If I were in Ted's place, the moment Nathan dropped me off, I would call a cab, board a flight home, and change my own fucking name. I'd enter the Whiteness Protection Program so goddamn fast.
My point is: Ted is overly-familiar with Nathan. He takes liberties with Nathan. He redefines Nathan, shrinking him down into Nate. He exercises authority over Nathan's very identity.
Compare this with how George Cartrick calls Higgins, "Higgy Boy."
Contrast it with how Ted addresses Rebecca. He calls her Ms. Welton. When she corrects him, he believes her.
He doesn't call her Becca or Becky or Bex. He calls her Rebecca.
Because she's his boss.
Which is to say: he knows how power works at work.
Example 3: Tea Time?
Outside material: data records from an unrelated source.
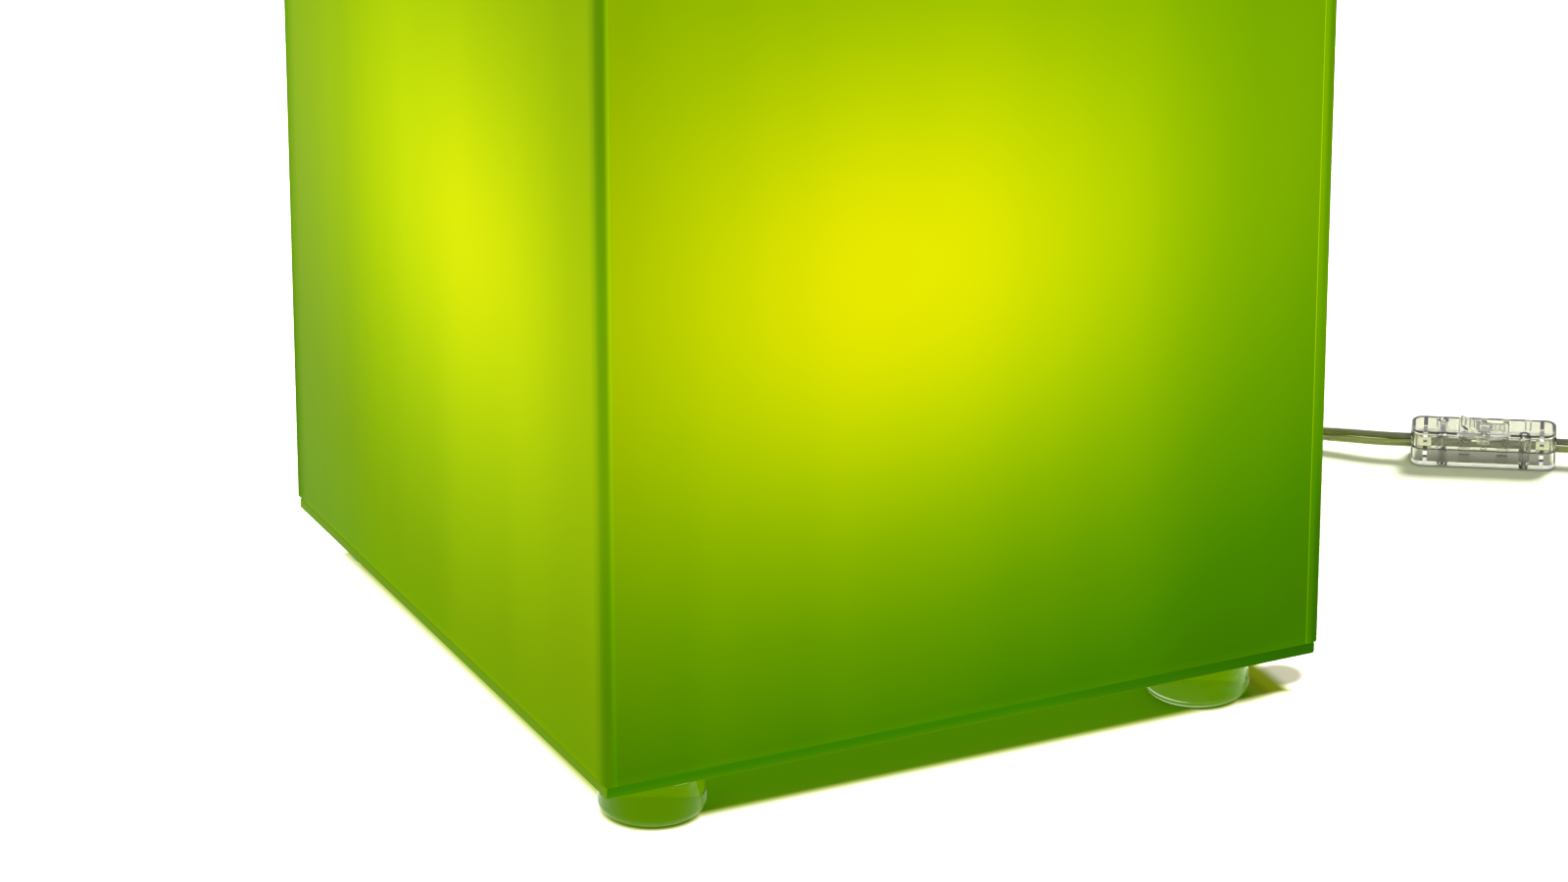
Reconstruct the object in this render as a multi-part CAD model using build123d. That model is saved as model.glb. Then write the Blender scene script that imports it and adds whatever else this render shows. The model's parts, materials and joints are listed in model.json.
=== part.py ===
from build123d import *

import math
import os

# Lit box lamp: a lift-off bonnet of five satin green glass panes over a square
# glass plate on four clear feet, with a screw-in LED bulb inside and a clear
# cord with a rocker switch.  Millimetres.  Origin: centre of the footprint on
# the resting surface.  +Z up, -Y front, +X right.

# ---- driving dimensions: glass box --------------------------------------
BOX_W = 250.0  # outside width and depth of the bonnet
BONNET_H = 273.0  # height of the bonnet, top pane included
PANE_T = 4.0  # thickness of the five bonnet panes
ARRIS = 0.6  # ground arris on every pane edge
PLATE_T = 4.0  # thickness of the glass base plate
PLATE_INSET = 0.5  # base plate stands back from the pane faces by this
PLATE_HOLE_CLEAR = 0.3  # radial clearance of the threaded tube in the plate

# ---- feet and corner angles ---------------------------------------------
FOOT_H = 15.0  # height of a clear foot
FOOT_R = 17.0  # widest radius of a foot
FOOT_WIDEST_Z = 4.2  # height of that widest radius
FOOT_SOLE_R = 13.4  # radius of the flat sole
FOOT_TOP_R = 14.4  # radius of the bonded top
FOOT_SIDE_IN = 28.0  # foot centre, in from the side faces
FOOT_FRONT_IN = 20.0  # foot centre, in from the front and rear faces
# the feet are bonded by hand: how far the front two lie off the square
FOOT_SHIFTS = {"front_left": (-4.0, -1.5), "front_right": (-4.0, 1.5)}
ANGLE_LEG = 16.0  # leg length of a corner angle
ANGLE_T = 3.0  # leg thickness of a corner angle
ANGLE_H = 12.0  # height of a corner angle
ANGLE_CLEAR = 0.5  # gap between a corner angle and the panes

# ---- threaded tube, cord cup, stem --------------------------------------
TUBE_R = 5.0  # threaded tube, outside
TUBE_BORE_R = 3.5  # threaded tube, bore
TUBE_BELOW = 6.0  # threaded tube below the plate
TUBE_INTO_HOLDER = 7.0  # threaded tube above the holder's underside
CUP_R = 22.0  # cord cup under the plate, outside radius
CUP_H = 12.0  # cord cup height
CUP_WALL = 1.8  # cord cup wall
LID_T = 1.6  # lid pressed into the cup's mouth
LID_CLEAR = 0.1  # radial clearance of the lid
NUT_T = 3.0  # lock nut thickness
NUT_FLATS = 14.0  # lock nut across flats
WASHER_T = 1.0  # washer thickness
WASHER_R = 9.0  # washer radius
SEAT_R = 21.0  # turned seat under the stem
SEAT_H = 4.0  # height of that seat
STEM_R = 8.0  # stem, outside
STEM_WALL = 1.2  # stem wall
STEM_H = 49.0  # stem length
THREAD_CLEAR = 0.05  # radial clearance between the tube and what slips over it

# ---- lampholder and bulb -------------------------------------------------
HOLDER_R = 20.0  # lampholder, outside
HOLDER_WALL = 2.0  # lampholder shell
HOLDER_H = 48.0  # lampholder height
HOLDER_DOME_H = 11.0  # height of its domed lower end
HOLDER_SPLIT = 22.0  # height at which the skirt laps over the cup
HOLDER_LAP = 5.0  # height of that lap
HOLDER_MOUTH_R = 15.6  # radius of the skirt's mouth
CORE_R = 17.6  # radius of the insulating core
CORE_T = 8.0  # thickness of the insulating core
PASSAGE_Y = 6.5  # wire passages through the core, beside the axis
TERMINAL_Y = 12.6  # terminal screws, beside the axis
SHELL_WALL = 0.5  # wall of the threaded socket shell
BULB_CAP_R = 13.0  # crest radius of the bulb's rolled thread
THREAD_DEPTH = 0.85  # depth of the rolled thread
THREAD_PITCH = 3.6  # pitch of the rolled thread
THREAD_TURNS = 5  # ridges on the bulb cap
THREAD_END = 3.0  # end of the thread below the holder's mouth
SOCKET_CLEAR = 0.25  # radial clearance of the cap in the socket shell
CAP_WALL = 0.6  # wall of the bulb's screw cap
CAP_LEN = 25.0  # bulb cap and contact, below the collar
COLLAR_H = 34.0  # height of the bulb's collar
GLOBE_R = 30.0  # opal globe radius
GLOBE_LAP = 2.0  # how far the globe bulges over its collar
COLLAR_TOP_R = GLOBE_R - GLOBE_LAP
GLOBE_WALL = 1.2  # opal globe wall
GLOBE_SEAT_CLEAR = 0.25  # radial clearance of the globe's skirt in the collar
BOARD_IN = 6.0  # LED board's edge, in from the collar
BOARD_R = COLLAR_TOP_R - BOARD_IN
BOARD_T = 1.4  # LED board thickness
LED_COUNT = 12  # LED chips on the board
TIP_R = 4.8  # radius of the bulb's tip contact
TIP_T = 1.2  # thickness of the tip contact
CONTACT_T = 0.6  # leaf thickness of the centre contact
CONTACT_RISE = 1.5  # how far the centre contact springs up
CONTACT_GAP = 0.2  # gap between the bulb's tip and the centre contact

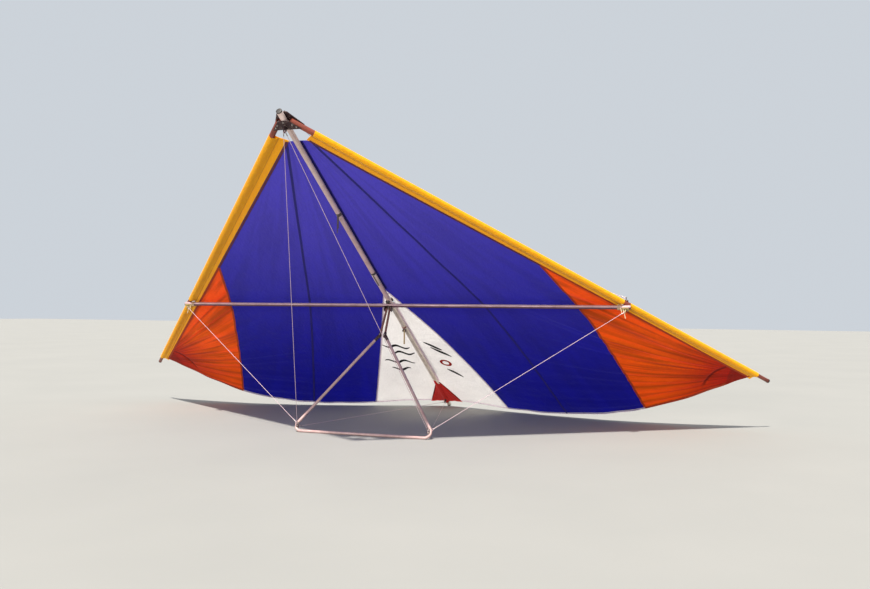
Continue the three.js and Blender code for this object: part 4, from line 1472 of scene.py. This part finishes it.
half_bar = start(
    "base_bar", bpy.ops.mesh.primitive_circle_add, vertices=LEG_FACETS, radius=LEG_RADIUS,
    rotation=(0, math.pi / 2, 0),
)
pick_all(half_bar)
bpy.ops.mesh.extrude_region_move(TRANSFORM_OT_translate={"value": (corner_across, 0, 0)})
bpy.ops.mesh.spin(
    steps=BAR_STEPS, angle=math.pi / 2 + LEG_ANGLE - SHORT_OF_LEG,
    center=(corner_across, 0, CORNER_RADIUS), axis=(0, 1, 0),
)
turn_outwards(half_bar, 1e-5)
modify(half_bar, "MIRROR", use_axis=(True, False, False), merge_threshold=1e-4)
turn_outwards(half_bar)
modify(half_bar, "SOLIDIFY", thickness=TUBE_WALL, offset=-1)
smooth(half_bar)
record_grain(half_bar, Matrix.Rotation(math.pi / 2, 4, "Y"))
down = frame_point(0, 1) - frame_point(0, 0)
ahead = frame_point(0, 0, 1) - frame_point(0, 0, 0)
bar_frame = Matrix((across, -ahead, -down)).transposed().to_4x4()
half_bar.data.transform(Matrix.Translation(frame_point(0, FRAME_DEPTH)) @ bar_frame)
settle(half_bar, BAR_ALUMINIUM, "leg_tube", "control_frame", ["control_frame_base_bar"])

# %% [markdown]
# On each bend sits a small plate with the lower wires' hooks, bolted through the tube. It faces
# forward, so a flat plate is turned up square to the keel.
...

As a new employee, Ted is deferential to Rebecca. He is careful about staying in her good graces.
Ted initially calls Rupert a "good time" for being surrounded by champagne and groupies (a moment of casual sexism that Nathan would have criticized himself over). When Ted learns that's Rebecca's ex-husband, he immediately backpedals. He tries to save face and avoid offending his new boss.
Famously, Ted hates tea. He's never tried tea, but he hates it. When he receives tea by mistake at a restaurant, he returns it. When Rebecca gives him tea, he at least tries it. He views his rich boss Rebecca differently than the barista at Starbucks.
That last sentence may seem obvious, but it's a concrete example of Ted understanding and negotiating power.
The Hick would reject the tea from Rebecca, the same as at Starbucks. Ted doesn't.
Conclusion Ted is neither above nor oblivious to the flow of power. Ted is not pure in a world of filth. He's in the muck with the rest of us. He's not an innocent; he just has an accent.
In the episodes to come, Ted will use his understanding of power dynamics to create a more cohesive team. In doing so, he becomes complicit in those power dynamics and the harm they cause.
You can't win the game without playing the game.
*A deeper engagement with the Hick Goes to the City trope in other media may reveal that some (many or even most) Hicks are far more agile navigators of hierarchy than we are initially led to believe.